When I went back to Cape in the spring, I was curious to see if the old Fruitland School was still standing near the intersection of 177 and Route W. Dad built that road when I was two years old, and I remembered having a wienie roast there with the Steinhoff, Kirkwood and Joiner families.

The photo above shows Dad – L.V. Steinhoff – me and Carolyn Kirkwood. This was a rare outing for us. Dad wasn’t much big on picnics. “I eat sandwiches sitting on the ground six days a week. I don’t want to do it on the weekend, too.”

Old Fruitland School is gone

I imagine the old brick schoolhouse used to stand right about where the North Elementary School playground is today.

“Play like these are brownies”

Funny how stuff sticks in your head. I remember the ground was a little muddy where a bulldozer had gone by, leaving perfectly rectangular pieces of compressed soil behind in the tracks. “Let’s play like these are brownies,” Carolyn Kirkwood said. Even at two, I wasn’t falling for that trick.

Attending the event were L.V.,  Mary Steinhoff and Ken Steinhoff; Troas (Bones), Lillian and Billy Joiner; Jim and Maurine Kirkwood and Jimmy and Carolyn.

North Elementary School

This is a pretty, new, spiffy school. I still like the old brick one, though.

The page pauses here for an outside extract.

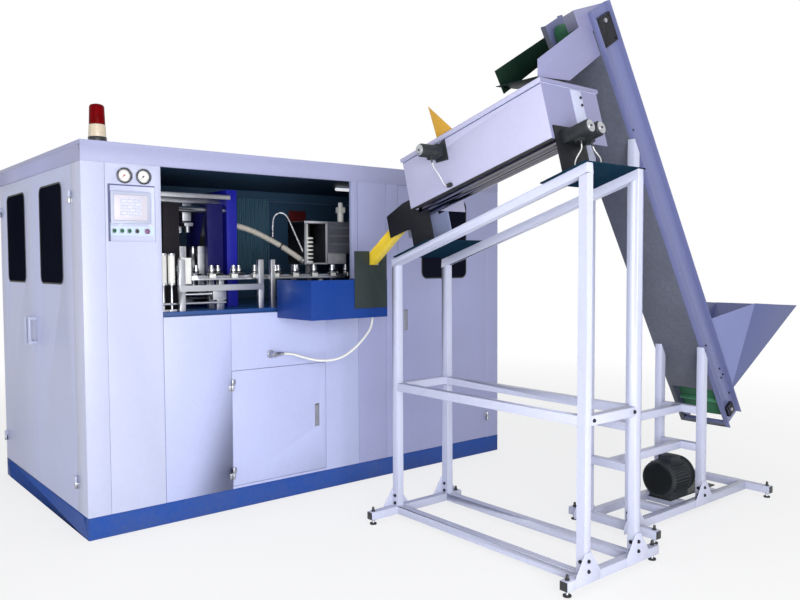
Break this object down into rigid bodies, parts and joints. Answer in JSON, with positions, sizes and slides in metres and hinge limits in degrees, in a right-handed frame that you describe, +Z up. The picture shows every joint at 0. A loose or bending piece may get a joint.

I’m always amused – OK, ticked off, if you have to know – at the people complaining about cyclists on Route W. That was considered a farm-to-market road in the days when Carolyn was trying to feed me mud brownies. Since I was there 60 years ago, I figure I’ve earned the right to ride it on my bike  without people honking at me.

On a sadder note, I’ve seen a lot of posting about this being the week that Elvis died in 1977. Like I wrote earlier, this is also the week that Dad died in the same year. There’s no doubt in my mind which one I miss more.

Hooligans Deface Train

I miss The Southeast Missourian. I never got to write headlines like that at any other paper I worked for. Some low-lifes, probably from out of town, maybe as far away as Jackson, defaced Rosie, the Capaha Park play train.

Class of 70:  “Cape Hurts.”

If you look closely to the rear of the train, you can see a pair of legs. I suspect those belonged to the cop reporter bein’ as how this was probably the crime story of the day – if not the week – and warranted a photographer AND a reporter. As far as I know, the miscreants were never apprehended.

I’m SURE this photo didn’t run

The Missourian was big on decorum. There were advice to the lovelorn columns that didn’t run because they were “too racy.”

When I ran a story about the Capaha Park and Arena Park trains back in November, I noted that the trains look different today than they did in the 60s when these photos were taken.

Trains have been modified

Reader and model railroader Keith Robinson cleared up the confusion: both locomotives were known as tank locomotives, meaning there was a water tank saddling the boiler. In the black and white photos, the protuberances above the tank from the front of the locomotive rearward are in order; smoke stack, forward sand dome, steam dome, and the rear sand dome. The sand domes sat atop the tank while the steam dome is part of the boiler; the high point from whence steam is drawn. When the tanks were removed in the 80s because of the asbestos insulation that was underneath them, the sand domes were removed with the tanks. The bells never sat directly on the boiler in either case but were mounted atop the tank in front of the smoke stacks.


Crusader Rabbit

When I wrote about Bunny Bread the other day, folks immediately started remembering that Bunny Bread was a sponsor for Crusader Rabbit on KFVS-TV.

Crusader Rabbit was the first animated series produced specifically for television. The first episode, Crusader vs. the State of Texas, aired on KNBH in Los Angeles August 1, 1950.

Crusader vs. State of Texas

Kid Matt, who has a Bunny Bread T-shirt, but had never seen Crusader Rabbit, found a bunch of the cartoons on YouTube.

Episode 1 sounds vaguely topical these days. Crusader Rabbit is headed to the great Southwest because he heard a radio news report that “the Texans are chasing all of the jackrabbits out of Texas.” He was headed down to help his cousins, all of whom were named Jack. Along the way, he enlists the aid of his trust sidekick, Ragland T. Tiger (Rags).

Each episode broken into chapters

Each episode was broken into as many as 30 chapter, insuring that you’d have to be glued in front of the set every day to keep from missing the story line.

Budget wouldn’t buy lunch at Disney

Don Markstein wrote, “Television’s first cartoon series, Crusader Rabbit, embodied everything bad that came to be associated with TV animation. It was quickly and imperfectly produced on a budget that wouldn’t have bought lunch at Disney, it repeated the same episodes over and over, and its animation was limited almost to the point of stasis. It had only one saving grace — its young viewers thought it was funny.”

Crusader Rabbit had simple formula

“Crusader’s basic formula was simple — humorous adventure stories told (by narrator Roy Whaley) in short episodes, with cliffhangers, about a little smart hero (Crusader Rabbit, voiced by Lucille Bliss, who many years later was the voice of Smurfette), a big dumb hero (Rags the Tiger, voiced by Vern Loudon), and an inept recurring villain (Dudley Nightshade, voiced by Russ Coughlin). Ward would later become famous for another animated TV series with that very same formula — Rocky & Bullwinkle.

“Production ended in 1951, after 195 episodes had been made, and the creators went on to other things — in Ward’s case, bigger and better ones. The series was revived in 1957 (this time in color), and ran another 260 episodes; but without its creators (who had sold their interest in the characters), it never recaptured its earlier charm. The color episodes appeared in syndicated reruns as recently as the early 1980s.”